Yapıştırıp süslemek yetmiyor
Okullarda yapılan faaliyetleri anlatırken “Yaratıcılığı geliştirmek ‘Artık materyalleri al, plastik tabağa koy, pullarla boncuklarla süsle, yapıştır’ demek değildir. Bunun ne işe yaradığını, işlevini anlatmak gerekiyor. Örneğin, farklı büyüklüklerdeki plastik şişeleri ortasından kesip boyayarak iç içe koymak, küçükbüyük kavramını öğretirken bu oyuncakları kullanmak hem artık materyallerin değerlendirildiği hem de öğrenmeyi destekleyen bir çalışma olarak öne çıkabilir” diyen Aktan, nesneleri işlevleri dışında farklı amaçlarda kullanmanın esnek düşünmeyi sağladığını da vurguluyor. Bu da, çocukların karşılaştıkları durumlarda uygun çözümleri üretebilmesinin önünü açıyor. Aktan, yaratıcılığı geliştirme faaliyetinin temel hedefinin çocuklara düşünme egzersizleri yaptırarak hayal kurma becerilerini de artırmak olduğunu ifade ederek, şunları söylüyor: “Örneğin boş bir sinema resmi göstererek ‘Burada bir sinema resmi var. Sence nasıl bir film oynuyor?’ ile başlayan faaliyet ‘Hayalindeki filmi aşağıdaki sinema ekranına çiz’ diye devam edebilir.
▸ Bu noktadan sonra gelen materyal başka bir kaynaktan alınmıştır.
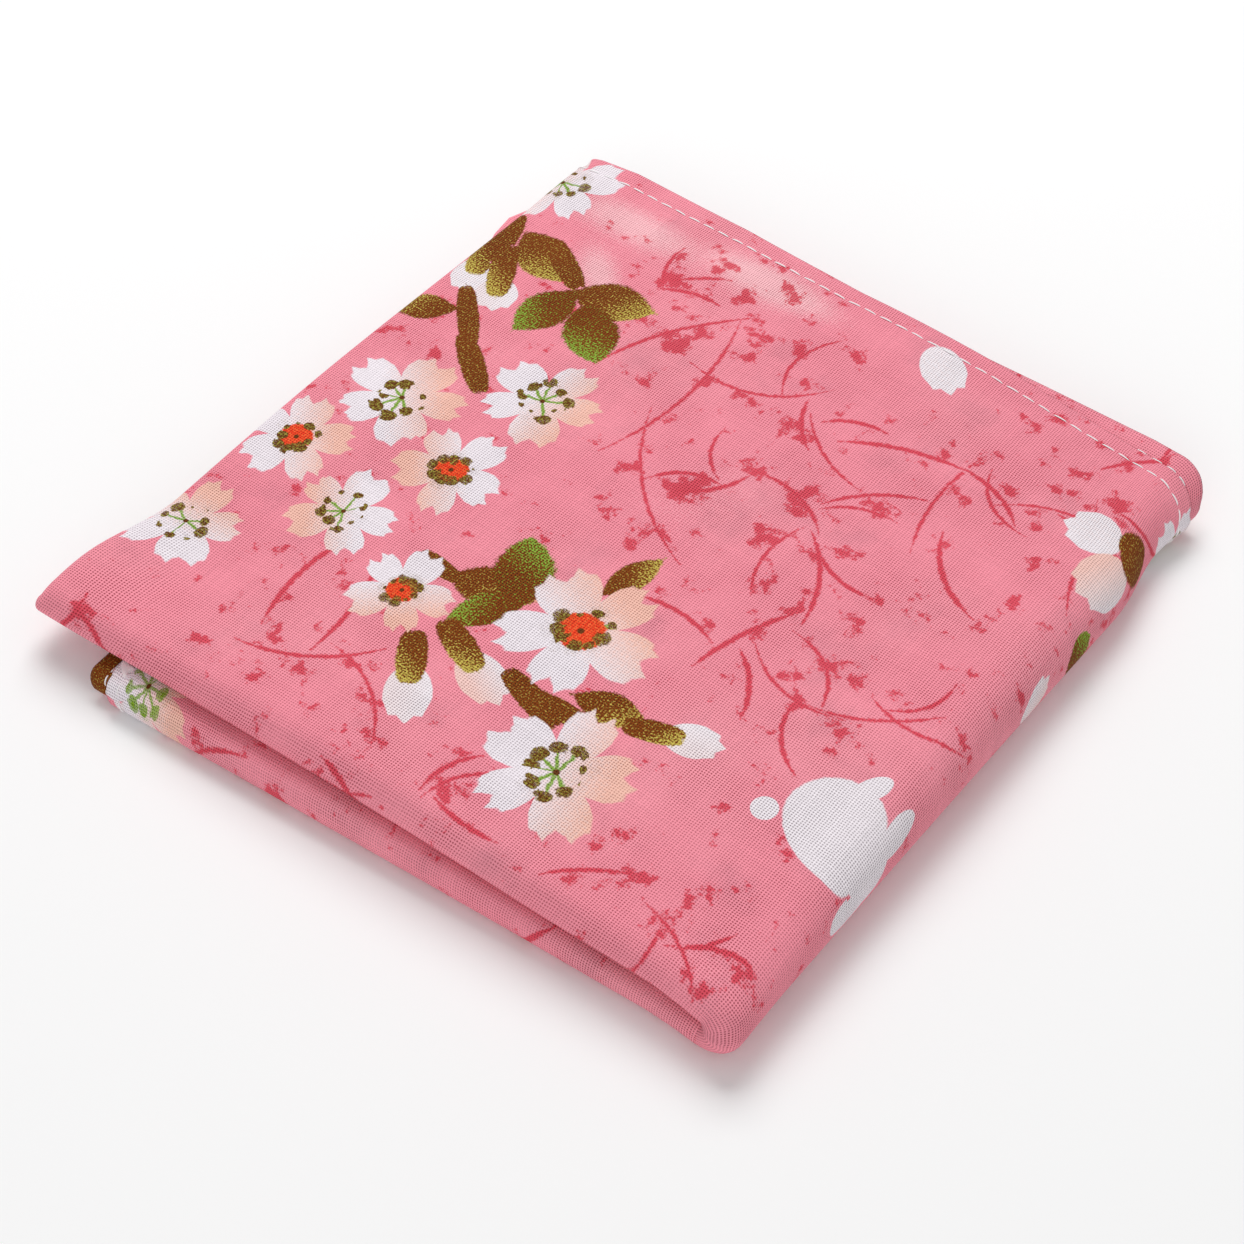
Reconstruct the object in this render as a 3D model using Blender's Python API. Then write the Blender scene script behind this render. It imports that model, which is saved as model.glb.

Böylece ilk soruda çocuğun hayal gücü becerilerini desteklerken, çocuğun sözel becerileri devreye girerken, ikinci soruda görsel uzamsal zeka alanına ve ince motor kas gelişimine yönelik çizim becerileri destekleniyor ve aynı faaliyette birden çok gelişimsel alan desteklenmiş oluyor.”
Çocuk bir proje değil
Kısacası yaratıcılığın geliştirilmesi için bir kalem ve kağıt yeterli. Bu tür faaliyetlerde kesinlikle ve kesinlikle unutulmaması gereken nokta ise tüm faaliyetlerin kontrolünün tamamen çocukta olması. Yani onu “şöyle de olabilir, böyle de çizilebilir” diye yönlendirmemek gerekiyor. Aktan en önemli uyarısını ise sona saklıyor: “Anne-babalar çocuklarını proje gibi görmesin. Kendilerinin yapmak isteyip de yapamadıklarını onların hayatlarında gerçekleştirmeye çalışmasın. Okul öncesi dönemde çocukların hata yapmalarına izin verilmeli. Çünkü onlar yaptıklarıyla, hatalarıyla doğrunun ne olduğunu keşfediyorlar. Unutmayın; kusursuz ebeveyn olmadığı gibi kusursuz çocuk da yoktur!”